Work required => Look below for the line containing "obj.parent = None" and the line containing "BAYS = range(1, 5)"; repeat exactly those two lines and all lines between them, and nothing else.

Data segment =>
◇ ◇ ◇ ◇ ◇
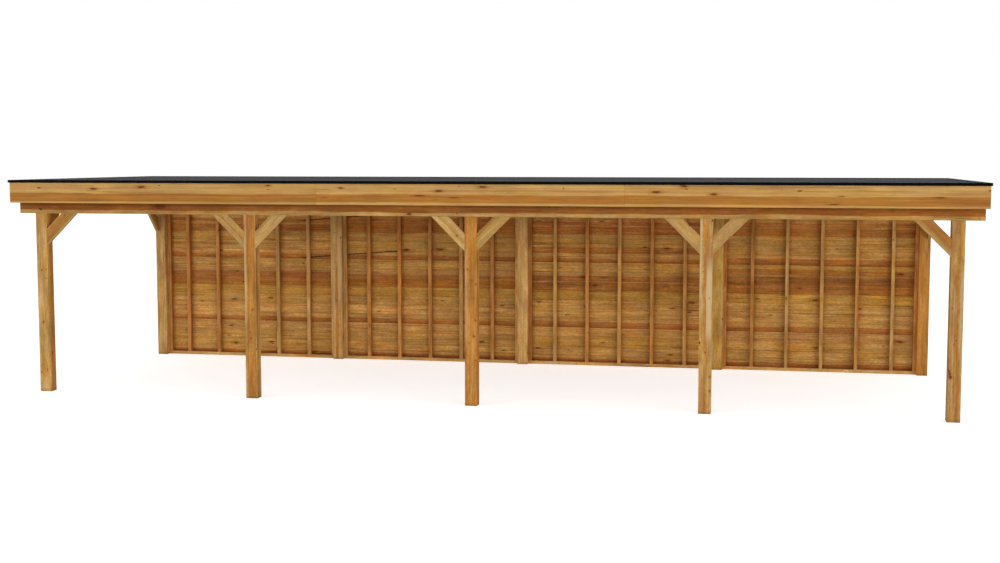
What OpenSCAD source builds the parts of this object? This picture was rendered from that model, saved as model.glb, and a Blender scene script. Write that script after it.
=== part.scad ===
// Freestanding timber veranda: five post frames, a boarded rear wall and a
// flat roof. Millimetres. X runs along the length, Y from the open front to
// the rear wall, Z up. The origin is on the ground, in the middle of the plan.

/* [Plan] */
// Distance from one post to the next along the length
bay_pitch = 2750; // [2400:10:3000]
// Depth over the outer faces of the front and rear posts
frame_depth = 3600; // [3200:10:4200]
// Roof overhang at both ends, post face to fascia face
side_overhang = 227.5; // [150:0.5:300]
// Roof overhang at front and rear, post face to fascia face
front_overhang = 200; // [140:5:260]

/* [Posts and beams] */
// Side of the square posts
post_w = 145; // [120:1:175]
// Height of the ring beam's underside above the ground
clear_height = 2250; // [2100:10:2400]
// Thickness of the ring beam
beam_t = 70; // [45:1:80]
// Height of the ring beam
beam_h = 195; // [170:1:220]
// Chamfer along the edges of posts, beams and rafters
chamfer = 4; // [1:0.5:6]

/* [Knee braces] */
// Width of a brace, seen from its broad side
brace_w = 145; // [95:1:160]
// Thickness of a brace
brace_t = 45; // [28:1:60]
// Reach of a brace along the post and along the beam
brace_leg = 405; // [300:5:500]

/* [Rear wall] */
// Face width of studs, sill and head
stud_w = 45; // [35:1:60]
// Depth of studs, sill and head
stud_d = 70; // [45:1:70]
// Stud spacing in the two middle bays
mid_stud_pitch = 459; // [400:1:470]
// Stud spacing in the two end bays
end_stud_pitch = 470; // [400:1:475]
// How far the studs of an end bay sit towards the end of the building
end_stud_shift = 35; // [0:1:60]
// Height that one board covers
board_cover = 133; // [110:1:150]
// Number of boards in the height of the wall
board_rows = 18; // [14:1:18]
// Thickness of the boards
board_t = 20; // [16:1:28]
// Height of the straight step above the hollow that runs along each board
cove_step = 12; // [6:0.5:14]
// How far a board's lip hangs over the board below, on the outside
board_lap = 11; // [0:0.5:14]

/* [Roof] */
// Thickness of a rafter
rafter_t = 45; // [35:1:70]
// Height of a rafter
rafter_h = 195; // [145:1:220]
// Number of rafters
rafter_count = 20; // [12:1:24]
// Thickness of the roof boarding
deck_t = 18; // [15:1:28]
// Thickness of the roofing membrane
membrane_t = 3; // [2:0.5:6]
// Thickness of the fascia boards
fascia_t = 20; // [16:1:28]
// Height of the fascia boards
fascia_h = 272; // [240:1:300]

/* [Roof edge trim] */
// Height of the trim's upright face
trim_h = 33; // [25:1:60]
// How far the trim stands in front of the fascia
trim_drip = 15; // [8:1:25]
// Wall thickness of the trim
trim_t = 3; // [2:0.5:4]
// Height of the trim's ridge above the membrane
trim_lip = 7; // [5:0.5:15]
// Width of the trim's ridge
trim_ridge = 18; // [16:1:30]
// Width of the flange that lies on the membrane
trim_flange = 55; // [30:1:90]

/* [Hidden] */
frames = 5;
bays = frames - 1;
frame_length = bays * bay_pitch + post_w;
half_length = frame_length / 2;
half_depth = frame_depth / 2;
beam_top = clear_height + beam_h;
rafter_top = beam_top + rafter_h;
deck_top = rafter_top + deck_t;
roof_top = deck_top + membrane_t;
fascia_z = deck_top - fascia_h;
roof_half_x = half_length + side_overhang;
roof_half_y = half_depth + front_overhang;
inner_half_x = roof_half_x - fascia_t;
inner_half_y = roof_half_y - fascia_t;
brace_cut = brace_w * sqrt(2);
bay_clear = bay_pitch - post_w;
stud_h = clear_height - 2 * stud_w;
inner_studs = 5;
wall_y = half_depth - stud_d;
cove_facets = 6;
cove_r = board_t / 2;
trim_half_x = roof_half_x + trim_drip;
trim_half_y = roof_half_y + trim_drip;

sides = ["left", "right"];
ends = ["front", "rear"];

// Left face of post i, counted from the left end
function post_x(i) = -half_length + (i - 1) * bay_pitch;

function end_bay(i) = i == 1 || i == bays;

// Outward direction of an end bay, 0 for a middle bay
function outward(i) = i == 1 ? -1 : i == bays ? 1 : 0;

function stud_pitch(i) = end_bay(i) ? end_stud_pitch : mid_stud_pitch;

// Centres of the studs between the two edge studs of bay i
function stud_centres(i) = [
    for (k = [0:inner_studs - 1])
        post_x(i) + post_w + bay_clear / 2
            + outward(i) * end_stud_shift
            + (k - (inner_studs - 1) / 2) * stud_pitch(i)
];

// Rectangle with its four corners cut off
module planed(w, h, c = chamfer) {
    polygon([[c, 0], [w - c, 0], [w, c], [w, h - c],
             [w - c, h], [c, h], [0, h - c], [0, c]]);
}

// Bars with planed edges, along each axis, from their lowest corner
module bar_x(l, w, h) {
    rotate([90, 0, 90]) linear_extrude(l) planed(w, h);
}

module bar_y(l, w, h) {
    translate([0, l, 0]) rotate([90, 0, 0]) linear_extrude(l) planed(w, h);
}

module bar_z(l, w, h) {
    linear_extrude(l) planed(w, h);
}

// A post carries the ring beam on a shoulder at its outer face, and its
// tongue stands up behind the beam. A corner post has a second shoulder.
module front_post(i) {
    color("#c8964f")
    difference() {
        translate([post_x(i), -half_depth, 0]) bar_z(beam_top, post_w, post_w);
        translate([post_x(i) - 1, -half_depth - 1, clear_height])
            cube([post_w + 2, beam_t + 1, beam_h + 1]);
        if (i == 1)
            translate([post_x(i) - 1, -half_depth, clear_height])
                cube([beam_t + 1, post_w + 1, beam_h + 1]);
        if (i == frames)
            translate([post_x(i) + post_w - beam_t, -half_depth, clear_height])
                cube([beam_t + 1, post_w + 1, beam_h + 1]);
    }
}

module rear_post(i) {
    mirror([0, 1, 0]) front_post(i);
}

// The front beam runs past the end posts to the side fascias
module front_beam() {
    color("#8a5426")
    translate([-inner_half_x, -half_depth, clear_height])
        bar_x(2 * inner_half_x, beam_t, beam_h);
}

module rear_beam() {
    mirror([0, 1, 0]) front_beam();
}

module left_beam() {
    color("#9a6230")
    translate([-half_length, -half_depth + beam_t, clear_height])
        bar_y(frame_depth - 2 * beam_t, beam_t, beam_h);
}

module right_beam() {
    mirror([1, 0, 0]) left_beam();
}

// Brace in the XZ plane with its corner at the origin: it stands against a
// post face at x = 0 and under a beam at z = 0
module knee_brace() {
    color("#d3ae6c")
    rotate([90, 0, 0])
        linear_extrude(brace_t)
            polygon([[0, -brace_leg], [brace_leg, 0],
                     [brace_leg - brace_cut, 0], [0, brace_cut - brace_leg]]);
}

module brace_right(i) {
    translate([post_x(i) + post_w, -half_depth + brace_t, clear_height])
        knee_brace();
}

module brace_left(i) {
    translate([post_x(i), -half_depth + brace_t, clear_height])
        mirror([1, 0, 0]) knee_brace();
}

module side_brace_front_left() {
    translate([-half_length, -half_depth + post_w, clear_height])
        rotate([0, 0, 90]) knee_brace();
}

module side_brace(side, end) {
    mirror([side == "right" ? 1 : 0, 0, 0])
        mirror([0, end == "rear" ? 1 : 0, 0])
            side_brace_front_left();
}

// Sill, head and seven studs between two rear posts
module wall_frame(i) {
    x0 = post_x(i) + post_w;
    edge_studs = [x0 + stud_w / 2, x0 + bay_clear - stud_w / 2];
    color("#c08d4e") {
        translate([x0, wall_y, 0])
            cube([bay_clear, stud_d, stud_w]);
        translate([x0, wall_y, clear_height - stud_w])
            cube([bay_clear, stud_d, stud_w]);
        for (x = concat(edge_studs, stud_centres(i)))
            translate([x - stud_w / 2, wall_y, stud_w])
                cube([stud_w, stud_d, stud_h]);
    }
}

// Height of the outer joint above a number of boards: the lip of the next board
// hangs below the inner joint, except at the foot and at the head of the wall
function outer_joint(boards) =
    boards * board_cover - (boards > 0 && boards < board_rows ? board_lap : 0);

// Outer edge of one board in section: a flat face, a hollow of a quarter circle
// above it, and a straight step up to the next board
function board_face(row) = concat(
    [[board_t, outer_joint(row)]],
    [[board_t, outer_joint(row + 1) - cove_step - cove_r]],
    [for (k = [1:cove_facets])
        let (a = 90 * k / cove_facets)
        [board_t - cove_r * sin(a),
         outer_joint(row + 1) - cove_step - cove_r * cos(a)]],
    [[board_t - cove_r, outer_joint(row + 1)]]
);

// The boards of one bay, from the middle of one post to the next, and to the
// outer face of a corner post
module wall_boards(i) {
    x0 = i == 1 ? -half_length : post_x(i) + post_w / 2;
    x1 = i == bays ? half_length : post_x(i + 1) + post_w / 2;
    outline = concat(
        [[0, 0]],
        [for (row = [0:board_rows - 1]) each board_face(row)],
        [[0, board_rows * board_cover]]
    );
    color("#a9743a")
    translate([x0, half_depth, 0])
        rotate([90, 0, 90]) linear_extrude(x1 - x0) polygon(outline);
}

module rafters() {
    step = (2 * inner_half_x - rafter_t) / (rafter_count - 1);
    color("#b9854a")
    for (k = [0:rafter_count - 1])
        translate([-inner_half_x + k * step, -inner_half_y, beam_top])
            bar_y(2 * inner_half_y, rafter_t, rafter_h);
}

module roof_deck() {
    color("#b48048")
    translate([-inner_half_x, -inner_half_y, rafter_top])
        cube([2 * inner_half_x, 2 * inner_half_y, deck_t]);
}

module roof_membrane() {
    color("#55575b")
    translate([-roof_half_x, -roof_half_y, deck_top])
        cube([2 * roof_half_x, 2 * roof_half_y, membrane_t]);
}

module fascia_front() {
    color("#c5924e")
    translate([-roof_half_x, -roof_half_y, fascia_z])
        cube([2 * roof_half_x, fascia_t, fascia_h]);
}

module fascia_rear() {
    mirror([0, 1, 0]) fascia_front();
}

module fascia_left() {
    color("#b9813f")
    translate([-roof_half_x, -inner_half_y, fascia_z])
        cube([fascia_t, 2 * inner_half_y, fascia_h]);
}

module fascia_right() {
    mirror([1, 0, 0]) fascia_left();
}

// Section of the trim: x is the distance in from its face, y the height
// above the membrane
module trim_section() {
    polygon([[0, trim_lip - trim_h], [trim_t, trim_lip - trim_h],
             [trim_t, trim_lip - trim_t], [trim_ridge - trim_t, trim_lip - trim_t],
             [trim_ridge + trim_t, 0], [trim_ridge + trim_flange, 0],
             [trim_ridge + trim_flange, trim_t], [trim_ridge + 2 * trim_t, trim_t],
             [trim_ridge, trim_lip], [0, trim_lip]]);
}

// A length of trim along the front, mitred at both corners: its face is at
// y = -offset and it is twice half_run long
module trim_run(half_run, offset) {
    width = trim_ridge + trim_flange;
    color("#17171a")
    intersection() {
        translate([-half_run, -offset, roof_top])
            rotate([90, 0, 90]) linear_extrude(2 * half_run) trim_section();
        translate([0, -offset, roof_top - trim_h])
            linear_extrude(2 * trim_h)
                polygon([[-half_run, 0], [half_run, 0],
                         [half_run - width, width], [width - half_run, width]]);
    }
}

module trim_front() {
    trim_run(trim_half_x, trim_half_y);
}

module trim_rear() {
    mirror([0, 1, 0]) trim_front();
}

module trim_left() {
    rotate([0, 0, -90]) trim_run(trim_half_y, trim_half_x);
}

module trim_right() {
    mirror([1, 0, 0]) trim_left();
}

for (i = [1:frames]) {
    front_post(i);
    rear_post(i);
}
front_beam();
rear_beam();
left_beam();
right_beam();
for (i = [1:bays]) {
    brace_right(i);
    brace_left(i + 1);
}
for (s = sides, e = ends)
    side_brace(s, e);
for (i = [1:bays]) {
    wall_frame(i);
    wall_boards(i);
}
rafters();
roof_deck();
roof_membrane();
fascia_front();
fascia_rear();
fascia_left();
fascia_right();
trim_front();
trim_rear();
trim_left();
trim_right();
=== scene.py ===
"""Looks of a freestanding timber veranda: planed posts, ring beam and braces, a boarded rear wall on
studs, rafters under roof boards, a rubber roof and a black roof edge. Metres, in the frame of the
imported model."""
import math

import bpy
import numpy as np
from mathutils import Matrix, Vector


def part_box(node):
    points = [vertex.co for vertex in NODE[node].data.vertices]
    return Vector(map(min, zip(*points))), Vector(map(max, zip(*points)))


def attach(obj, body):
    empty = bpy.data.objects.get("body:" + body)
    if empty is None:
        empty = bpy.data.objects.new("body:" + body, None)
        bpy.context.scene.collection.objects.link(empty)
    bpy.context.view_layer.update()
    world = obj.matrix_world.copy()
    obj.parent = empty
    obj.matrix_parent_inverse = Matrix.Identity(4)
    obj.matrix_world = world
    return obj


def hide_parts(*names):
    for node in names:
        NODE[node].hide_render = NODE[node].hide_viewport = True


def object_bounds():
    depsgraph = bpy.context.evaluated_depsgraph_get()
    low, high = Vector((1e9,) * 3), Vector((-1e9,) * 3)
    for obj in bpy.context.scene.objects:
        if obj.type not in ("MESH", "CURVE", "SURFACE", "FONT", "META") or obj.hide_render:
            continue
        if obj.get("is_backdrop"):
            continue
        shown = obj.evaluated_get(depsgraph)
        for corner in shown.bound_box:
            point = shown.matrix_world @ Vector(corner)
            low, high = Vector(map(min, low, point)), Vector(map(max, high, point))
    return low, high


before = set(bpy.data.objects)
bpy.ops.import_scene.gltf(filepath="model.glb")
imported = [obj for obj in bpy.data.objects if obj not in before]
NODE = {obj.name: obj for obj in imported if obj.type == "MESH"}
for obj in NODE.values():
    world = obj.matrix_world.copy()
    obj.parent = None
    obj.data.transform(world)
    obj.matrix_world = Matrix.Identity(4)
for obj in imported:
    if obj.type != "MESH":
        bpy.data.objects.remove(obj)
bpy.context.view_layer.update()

ROOT = "root"
FRAMES = range(1, 6)
BAYS = range(1, 5)

X = np.array([1.0, 0.0, 0.0])
Y = np.array([0.0, 1.0, 0.0])
Z = np.array([0.0, 0.0, 1.0])
OUTWARD = {"front": -Y, "rear": Y, "left": -X, "right": X}

# Timber sizes that the pieces of this file share
ARRIS = 0.003          # radius of a planed edge
SAWN_EASE = 0.0012     # how far a sawn end is eased
BOARD_EASE = 0.0005    # the same on the ends of the thin wall boards
BUTT_GAP = 0.001       # open joint between two butted lengths
HALF_JOINT = 0.0005    # half the joint between two wall boards
PLAY = 0.0003          # play of a lap, and of each edge of a roof board
BRACE_WIDTH = 0.145
BRACE_THICKNESS = 0.045
STUD_WIDTH = 0.045
STUD_DEPTH = 0.070
BOARD_COVER = 0.133
BOARD_ROWS = 18
BOARD_THICKNESS = 0.020
BOARD_LAP = 0.011
HOLLOW_DROP = 0.012    # from the top of a board's face to the top of its hollow
HOLLOW_STEPS = 7
LIP_EASE = 0.001       # how far the outer lower edge of a board's lip is eased
DECK_ROWS = 33
RAFTERS = 20
RAFTER_THICKNESS = 0.045

# Where each run of random draws starts
FRAME_DRAWS = 500
BOARD_DRAWS = 700
SHARE_DRAWS = 760
DECK_DRAWS = 900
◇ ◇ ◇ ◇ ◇
Exercise output =>
    obj.parent = None
    obj.data.transform(world)
    obj.matrix_world = Matrix.Identity(4)
for obj in imported:
    if obj.type != "MESH":
        bpy.data.objects.remove(obj)
bpy.context.view_layer.update()

ROOT = "root"
FRAMES = range(1, 6)
BAYS = range(1, 5)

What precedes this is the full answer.